Single by Álvaro Soler

from the album Magia
- Released: 5 March 2021
- Genre: Folk pop
- Length: 3:12
- Label: Triebel & Zuckowski (Sony)
- Songwriters: Alexander Zuckowski; Simon Triebel; Jakke Erixson; Álvaro Tauchert Soler;
- Producer: T.I. Jakke

Álvaro Soler singles chronology
| "La libertad" (2019) | "Magia" (2021) | "Si te vas" (2021) |

Music video
- "Magia" on YouTube

= Magia (Álvaro Soler song) =

"Magia" is the first single of Álvaro Soler from his similarly titled album Magia.

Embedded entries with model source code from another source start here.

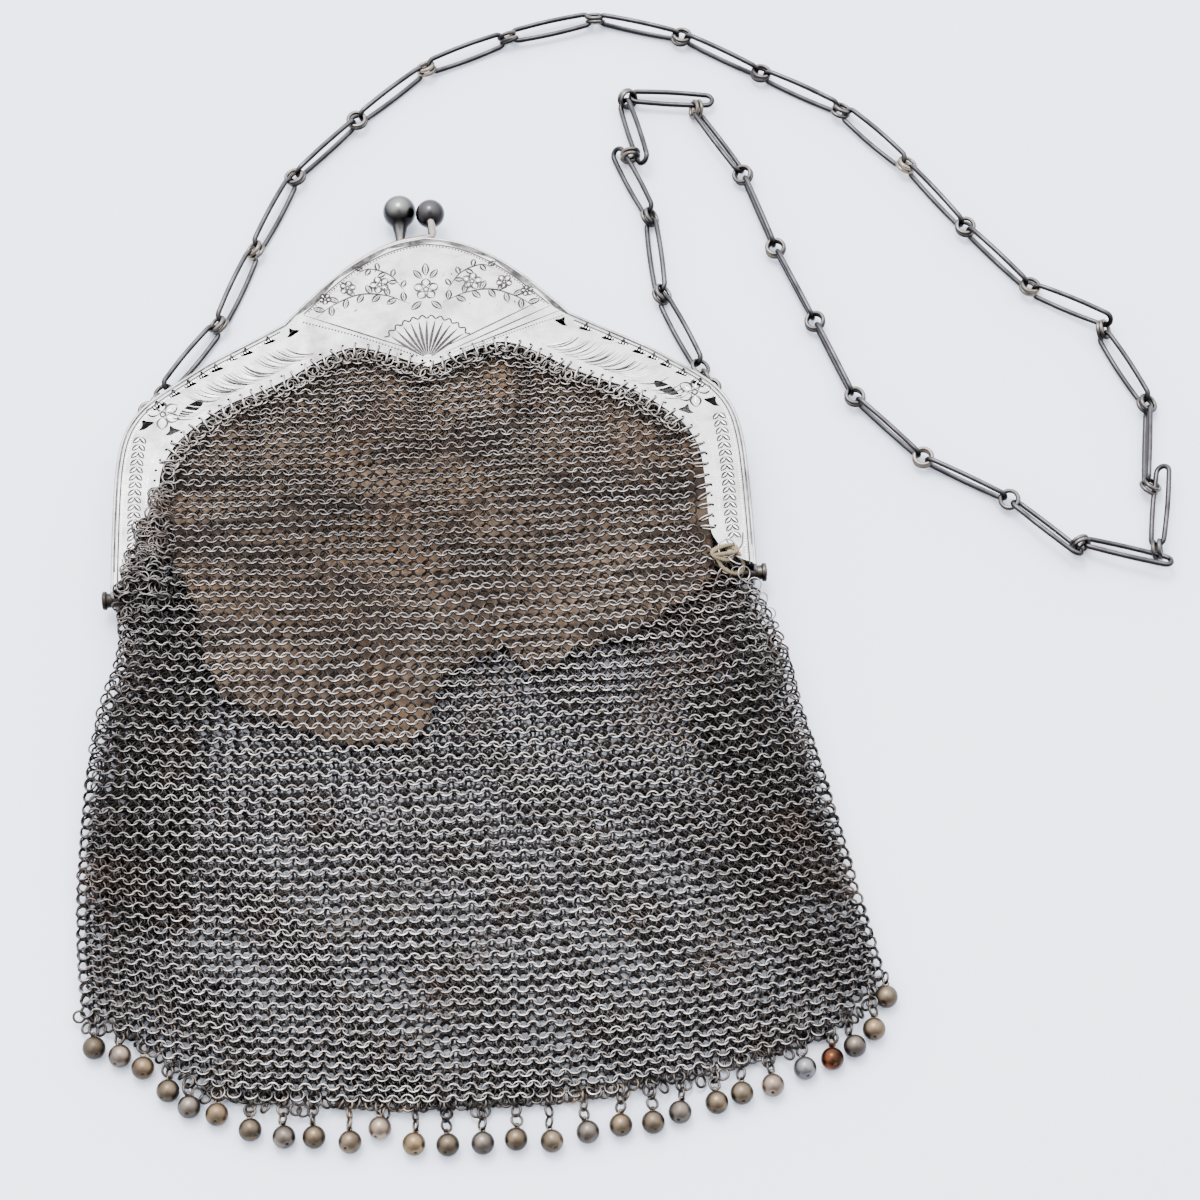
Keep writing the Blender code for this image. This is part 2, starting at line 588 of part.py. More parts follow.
class Chain:
    """Places the links and rings along the route, each ring touching the wires of both its links."""

    half = (LINK_LENGTH - 2 * LINK_WIRE) / 2
    side = (LINK_WIDTH - 2 * LINK_WIRE) / 2
    seat = RING_RADIUS - RING_WIRE - LINK_WIRE + SOLDER

    def __init__(self):
        self.rolls = [math.radians(row[2]) for row in CHAIN_ROUTE] + [math.radians(LAST_ROLL)]
        self.tails = [row[3] for row in CHAIN_ROUTE] + [0]
        self.heads = [row[4] for row in CHAIN_ROUTE] + [0]
        self.count = len(self.rolls)
        self.targets = [Vector((row[0], row[1], 0.0)) * LINK_LENGTH for row in CHAIN_ROUTE]
        self.eyes = [eye_centre(-1), eye_centre(1)]
        self.find_ends()
        self.find_directions()
        self.find_heights()
        self.walk()

    def find_ends(self):
        """Two interlocked rings between each eye and the chain."""
        first = unit((self.targets[0] - self.eyes[0]) * Vector((1, 1, 0)))
        last = unit((self.targets[-1] - self.eyes[1]) * Vector((1, 1, 0)))
        inner = EYE_RADIUS - EYE_WIRE - RING_WIRE - CLEARANCE + RING_RADIUS
        outer = inner + 2 * (RING_RADIUS - RING_WIRE) + SOLDER
        self.eye_rings = [(eye + way * inner, way) for eye, way in zip(self.eyes, (first, last))]
        self.targets = [self.eyes[0] + first * outer] + self.targets + [self.eyes[1] + last * outer]
        self.end_ways = (first, -last)

    def find_directions(self):
        """The way each ring points in plan, across both wires that it holds."""
        flat = [Vector((point.x, point.y, 0.0)) for point in self.targets]
        ways = [unit(after - before) for before, after in zip(flat, flat[1:])]
        self.ring_ways = [self.end_ways[0]]
        for index in range(1, self.count):
            arriving, leaving = ways[index - 1], ways[index]
            if self.heads[index - 1]:
                arriving = flat_turn(arriving) * self.heads[index - 1]
            if self.tails[index]:
                leaving = flat_turn(leaving) * -self.tails[index]
            self.ring_ways.append(unit(arriving + leaving))
        self.ring_ways.append(self.end_ways[1])

    def find_heights(self):
        """Each joint is as low as its ring and its two links can lie."""
        end_tilt = math.radians(END_RING_TILT)
        self.tilts = [end_tilt]
        heights = [EYE_HEIGHT]
        for index in range(1, self.count):
            arriving = 0.0 if self.heads[index - 1] else self.rolls[index - 1]
            leaving = 0.0 if self.tails[index] else self.rolls[index]
            tilt = (arriving + leaving) / 2
            self.tilts.append(tilt)
            lowest = RING_RADIUS * math.cos(tilt) + RING_WIRE
            for link in (index - 1, index):
                lowest = max(lowest, self.side * math.sin(self.rolls[link]) + LINK_WIRE)
            heights.append(lowest)
        self.tilts.append(end_tilt)
        heights.append(EYE_HEIGHT)
        for target, height in zip(self.targets, heights):
            target.z = height

    def step(self, start, aim):
        """The point a taut link's length from start, toward aim, at aim's height."""
        rise = aim.z - start.z
        reach = math.sqrt((2 * self.half) ** 2 - rise ** 2)
        way = unit((aim - start) * Vector((1, 1, 0)))
        return Vector((start.x + way.x * reach, start.y + way.y * reach, aim.z))

    def walk(self):
        """Ring centres from both ends toward the link before the last two."""
        centres = list(self.targets)
        for index in range(1, self.count - 2):
            if self.tails[index - 1] or self.heads[index - 1]:
                continue
            start = centres[index - 1] + self.ring_ways[index - 1] * self.seat
            aim = self.targets[index] - self.ring_ways[index] * self.seat
            centres[index] = self.step(start, aim) + self.ring_ways[index] * self.seat
        for index in range(self.count - 1, self.count - 3, -1):
            start = centres[index + 1] - self.ring_ways[index + 1] * self.seat
            aim = self.targets[index] + self.ring_ways[index] * self.seat
            centres[index] = self.step(start, aim) - self.ring_ways[index] * self.seat
        self.centres = centres

    def link_matrix(self, link):
        """Where a link lies, from the points where its two rings hold it."""
        start = self.centres[link] + self.ring_ways[link] * self.seat
        end = self.centres[link + 1] - self.ring_ways[link + 1] * self.seat
        span = (end - start).length
        tail, head = Vector((-self.half, 0.0)), Vector((self.half, 0.0))
        slid = 2 * self.half - math.sqrt(max(span ** 2 - self.side ** 2, 0.0))
        if self.tails[link]:
            tail = Vector((-self.half + slid, self.side * self.tails[link]))
        elif self.heads[link]:
            head = Vector((self.half - slid, self.side * self.heads[link]))
        forward = unit(end - start)
        left = unit(UP.cross(forward))
        roll = self.rolls[link]
        across = left * math.cos(roll) + forward.cross(left) * math.sin(roll)
        lean = math.atan2(head.y - tail.y, head.x - tail.x)
        along = forward * math.cos(lean) - across * math.sin(lean)
        aside = forward * math.sin(lean) + across * math.cos(lean)
        centre = start - along * tail.x - aside * tail.y
        lowest = centre.z - abs(aside.z) * self.side - abs(along.z) * self.half - LINK_WIRE
        centre.z -= min(lowest, 0.0)
        normal = along.cross(aside)
        return Matrix.Translation(centre) @ Matrix((along, aside, normal)).transposed().to_4x4()

    @staticmethod
    def ring_matrix(centre, way, tilt):
        """A ring that stands along its way, leaning by the tilt."""
        standing = UP * math.cos(tilt) - flat_turn(way) * math.sin(tilt)
        axis = way.cross(standing)
        return Matrix.Translation(centre) @ Matrix((way, standing, axis)).transposed().to_4x4()


def shoulder_chain(material, parts, helpers):
    """Thirty long links and the rings between them, soldered into one body."""
    chain = Chain()
    long_link = ring_mesh("long_link", chain.side, LINK_WIRE, 2 * (chain.half - chain.side))
    round_ring = ring_mesh("round_ring", RING_RADIUS, RING_WIRE)
    links = [(long_link, chain.link_matrix(link)) for link in range(chain.count)]
    links += [(round_ring, Chain.ring_matrix(centre, way, 0.0)) for centre, way in chain.eye_rings]
    rings = [(round_ring, Chain.ring_matrix(centre, way, tilt))
             for centre, way, tilt in zip(chain.centres, chain.ring_ways, chain.tilts)]
    body = add_object("shoulder_chain", joined_mesh("shoulder_chain", links), parts, material, 50)
    ring_object = add_object("chain_rings", joined_mesh("chain_rings", rings), helpers)
    hide_helper(ring_object)
    boolean(body, ring_object, "UNION")
    weld = body.modifiers.new("slivers", "WELD")
    weld.merge_threshold = 0.0001
    return body


def centre_on_floor(parts):
    """Move the whole so that the middle of its lower face is the origin."""
    bpy.context.view_layer.update()
    graph = bpy.context.evaluated_depsgraph_get()
    lows, highs = [], []
    for obj in parts.objects:
        shape = obj.evaluated_get(graph)
        points = np.array([shape.matrix_world @ vertex.co for vertex in shape.data.vertices])
        lows.append(points.min(axis=0))
        highs.append(points.max(axis=0))
    low, high = np.min(lows, axis=0), np.max(highs, axis=0)
    return Vector((-(low[0] + high[0]) / 2, -(low[1] + high[1]) / 2, -low[2]))


def build():
    clear_scene()
    parts = new_collection("silver_mesh_purse")
    helpers = new_collection("cutters")
    bright = metal("bright_silver", (0.80, 0.79, 0.77), 0.28)
    front_frame(bright, parts, helpers)
    back_frame(metal("back_silver", (0.70, 0.69, 0.67), 0.34), parts, helpers)
    hinges(metal("dark_hinge", (0.22, 0.20, 0.19), 0.40), parts)
    small_ball, strip = clasp_balls(metal("dark_ball_silver", (0.38, 0.37, 0.37), 0.22), parts)
    strip_object = add_object("clasp_strip", strip, helpers)
    hide_helper(strip_object)
    boolean(small_ball, strip_object, "UNION")
    mesh_bag(metal("mesh_silver", (0.42, 0.40, 0.38), 0.42), parts)
    lining(metal("brown_lining", (0.36, 0.26, 0.19), 0.85, 0.0), parts)
    shoulder_chain(metal("oxidised_silver", (0.30, 0.29, 0.30), 0.33), parts, helpers)
    drops(metal("brassy_ball", (0.45, 0.39, 0.29), 0.38), parts)
    move = centre_on_floor(parts)
    for obj in list(parts.objects) + list(helpers.objects):
        obj.location += move
    print("moved by", [round(value * 1000, 3) for value in move])


build()
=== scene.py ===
"""Looks for the silver ring-mesh purse. Plan lengths are in millimetres in the purse's own axes.

The purse's axes have X along the hinge line, Y toward the clasp and their origin midway between the
hinges. Until it becomes a piece, a mesh is a pair of arrays: vertices and four-cornered faces.
"""
import math

import bpy
import numpy as np
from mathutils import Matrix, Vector
from mathutils.bvhtree import BVHTree
from mathutils.geometry import delaunay_2d_cdt

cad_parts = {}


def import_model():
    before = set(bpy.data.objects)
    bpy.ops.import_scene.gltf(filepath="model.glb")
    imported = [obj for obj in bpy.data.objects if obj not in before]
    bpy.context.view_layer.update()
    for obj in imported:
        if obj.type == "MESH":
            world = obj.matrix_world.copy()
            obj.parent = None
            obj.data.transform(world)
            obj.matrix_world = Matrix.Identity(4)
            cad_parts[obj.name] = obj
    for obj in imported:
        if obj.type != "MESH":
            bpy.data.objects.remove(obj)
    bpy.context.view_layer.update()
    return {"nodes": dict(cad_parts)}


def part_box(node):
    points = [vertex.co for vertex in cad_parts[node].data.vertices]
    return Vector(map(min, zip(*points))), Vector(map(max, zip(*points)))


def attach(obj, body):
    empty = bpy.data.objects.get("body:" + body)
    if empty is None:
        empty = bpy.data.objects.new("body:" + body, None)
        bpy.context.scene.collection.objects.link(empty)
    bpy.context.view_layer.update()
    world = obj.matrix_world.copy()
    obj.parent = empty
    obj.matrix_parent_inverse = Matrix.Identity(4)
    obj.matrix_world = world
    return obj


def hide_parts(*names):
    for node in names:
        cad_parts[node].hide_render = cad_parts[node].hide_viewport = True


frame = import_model()
rng = np.random.default_rng(11)

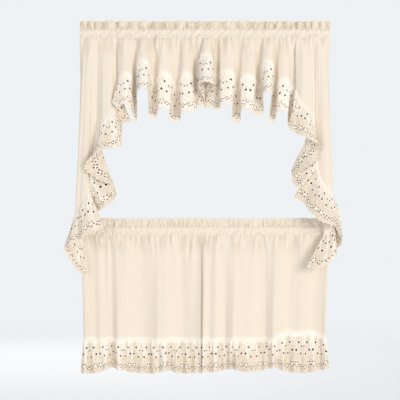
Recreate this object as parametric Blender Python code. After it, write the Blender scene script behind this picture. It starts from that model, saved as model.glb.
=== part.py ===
# Eyelet curtain set as it hangs at a window: on the upper rod a pair of tailed swags with a
# short valance between them, on the lower rod a pair of tiers. Each curtain is a gathered
# heading with a rod pocket, a plain panel, and an eyelet ruffle sewn round its lower edge.
#
# The tables below are in millimetres. "x" runs across, to the right as seen from the room,
# "out" runs from the upper rod's middle into the room, and "drop" runs down from that rod.
# The model is in metres, +Z up, with the room on the -Y side.

import bpy
import numpy as np
from collections import namedtuple

# Driving dimensions
CLOTH = 1.2
SEAM_GAP = 0.4
SIDE_ROOM = 1.0
LOWER_ROD_OUT = -62.0
LOWER_ROD_DROP = 765.0
TIER_SEAM_DROP = 1188.0
FOLD_EASE = 0.55

# Rod pocket and the ruffled header over it
HEADER_HEIGHT = 54.0
HEADER_NOTCH = 7.0
HEADER_WAVE = 6.0
HEADER_LAYERS = 2.4
HEADER_STITCH = 17.4
POCKET_HALF_DEPTH = 7.0
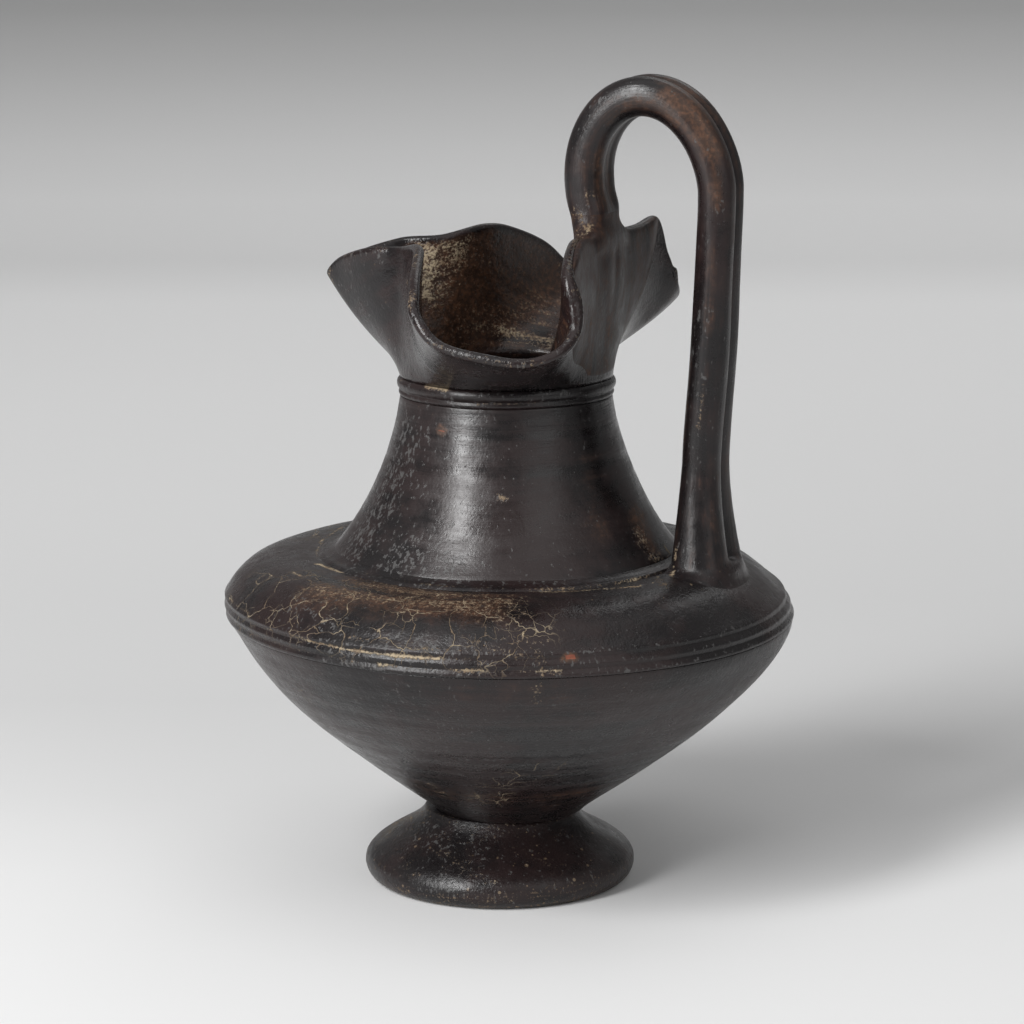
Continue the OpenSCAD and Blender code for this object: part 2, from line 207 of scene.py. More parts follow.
def placed(name, data):
    made = bpy.data.objects.new(name, data)
    bpy.context.scene.collection.objects.link(made)
    return made


def mesh_piece(name, points, faces, node, sharp=None):
    """A smooth mesh, bent by hand, that rides on the jug's one body in place of a solid."""
    data = bpy.data.meshes.new(name)
    data.from_pydata((by_hand(points) * MM).tolist(), [], faces)
    data.validate()
    data.shade_smooth()
    if sharp:
        data.set_sharp_from_angle(angle=math.radians(sharp))
    piece = placed(name, data)
    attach(piece, "root")
    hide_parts(node)
    return piece


def loop_faces(rows, columns, closed):
    """Quads of a grid whose columns run round, and whose rows do too if closed."""
    faces = []
    for i in range(rows if closed else rows - 1):
        a, b = i * columns, ((i + 1) % rows) * columns
        for j in range(columns):
            k = (j + 1) % columns
            faces.append((a + j, a + k, b + k, b + j))
    return faces


# Columns of a turned piece, and the height from one mark of throwing to the next
SPIN = 400
THROW_STEP = 1.3
THROW_H = np.arange(-5, 305, THROW_STEP)


def even(path, step, closed):
    if closed:
        path = np.vstack([path, path[:1]])
    run = run_along(path)
    at = np.linspace(0, run[-1], max(8, int(run[-1] / step)) + 1)
    out = np.stack([np.interp(at, run, values) for values in path.T], 1)
    return out[:-1] if closed else out


def rounded(path, round_r, closed, step=0.3):
    """The path with its corners rubbed round."""
    path = even(path, step, closed)
    n = max(1, int(2.5 * round_r / step))
    weight = np.exp(-0.5 * (np.arange(-n, n + 1) * step / round_r) ** 2)
    weight /= weight.sum()
    padded = np.vstack([path[-n:], path, path[:n]]) if closed else np.vstack(
        [2 * path[0] - path[n:0:-1], path, 2 * path[-1] - path[-2:-n - 2:-1]])
    return np.stack([np.convolve(padded[:, k], weight, "valid") for k in (0, 1)], 1)


def thinned(path, far, bend):
    """The points where the path turns, and points far apart where it runs straight."""
    keep = [0]
    for i in range(1, len(path) - 1):
        last = path[keep[-1]]
        a, b = path[i] - last, path[i + 1] - path[i]
        turn = abs(math.atan2(a[0] * b[1] - a[1] * b[0], a @ b))
        if np.linalg.norm(path[i + 1] - last) > far or turn > bend:
            keep.append(i)
    return path[keep + [len(path) - 1]]


def turned(name, profile, node, axis_x=0.0, round_r=0.35, far=1.7, ripple=0.05):
    """A thrown piece: a profile of radius and height, turned, with the marks of throwing. A profile that
    starts on the axis ends on it, and any other closes on itself."""
    profile = np.vstack(profile).astype(float)
    closed = profile[0][0] > 1e-6
    path = thinned(rounded(profile, round_r, closed), far, math.radians(7))
    if closed:
        path = path[:-1]
    body = path if closed else path[1:-1]
    thrown = np.random.default_rng(5).normal(size=len(THROW_H)).clip(-2, 2)
    radius = body[:, 0] - np.abs(ripple * np.interp(body[:, 1], THROW_H, thrown))
    angle = 2 * math.pi * np.arange(SPIN) / SPIN
    x = axis_x + radius[:, None] * np.cos(angle)
    y = radius[:, None] * np.sin(angle)
    z = np.repeat(body[:, 1][:, None], SPIN, 1)
    points = np.stack([x, y, z], 2).reshape(-1, 3)
    faces = loop_faces(len(body), SPIN, closed)
    if not closed:
        first, last = len(points), len(points) + 1
        points = np.vstack([points, [[axis_x, 0, path[0][1]], [axis_x, 0, path[-1][1]]]])
        end = (len(body) - 1) * SPIN
        for j in range(SPIN):
            k = (j + 1) % SPIN
            faces += [(first, k, j), (last, end + j, end + k)]
    return mesh_piece(name, points, faces, node)


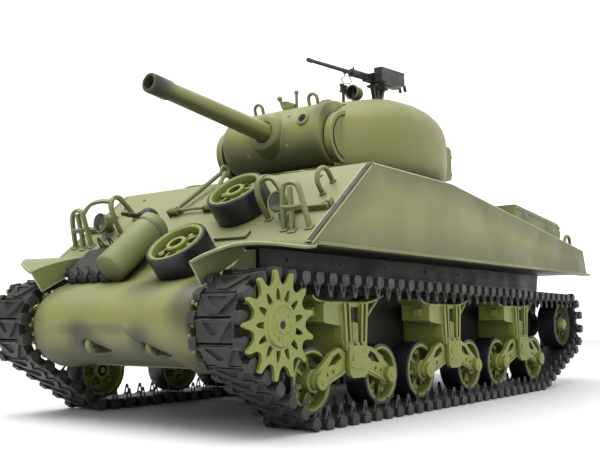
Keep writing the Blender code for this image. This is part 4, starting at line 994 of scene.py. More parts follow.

The single was released on 5 March 2021. Written by Alexander Zuckowski, Simon Triebel, Jakke Erixson and the singer himself Álvaro Tauchert Soler, it charted in a number of European charts.

==Charts==

===Weekly charts===

Weekly chart performance for "Magia"
| Chart (2021) | Peak position |
|---|---|
| Austria (Ö3 Austria Top 40) | 21 |
| Belgium (Ultratop 50 Flanders) | 18 |
| Belgium (Ultratop 50 Wallonia) | 12 |
| Finland (Suomen virallinen radiolista) | 6 |
| Germany (GfK) | 28 |
| Italy (FIMI) | 57 |
| Poland (Polish Airplay Top 100) | 13 |
| San Marino (SMRRTV Top 50) | 22 |
| Slovakia Airplay (ČNS IFPI) | 9 |
| Spain (PROMUSICAE) | 100 |
| Switzerland (Schweizer Hitparade) | 29 |

===Year-end charts===

Year-end chart performance for "Magia"
| Chart (2021) | Position |
|---|---|
| Belgium (Ultratop Flanders) | 79 |
| Belgium (Ultratop Wallonia) | 93 |
| Germany (Official German Charts) | 76 |
| Poland (ZPAV) | 76 |

==Certifications==

Certifications for "Magia"
| Region | Certification | Certified units/sales |
| Austria (IFPI Austria) | Gold | 15,000^{‡} |
| Germany (BVMI) | Gold | 200,000^{‡} |
| Italy (FIMI) | Gold | 35,000^{‡} |
| Spain (PROMUSICAE) | Platinum | 60,000^{‡} |
^{‡} Sales+streaming figures based on certification alone.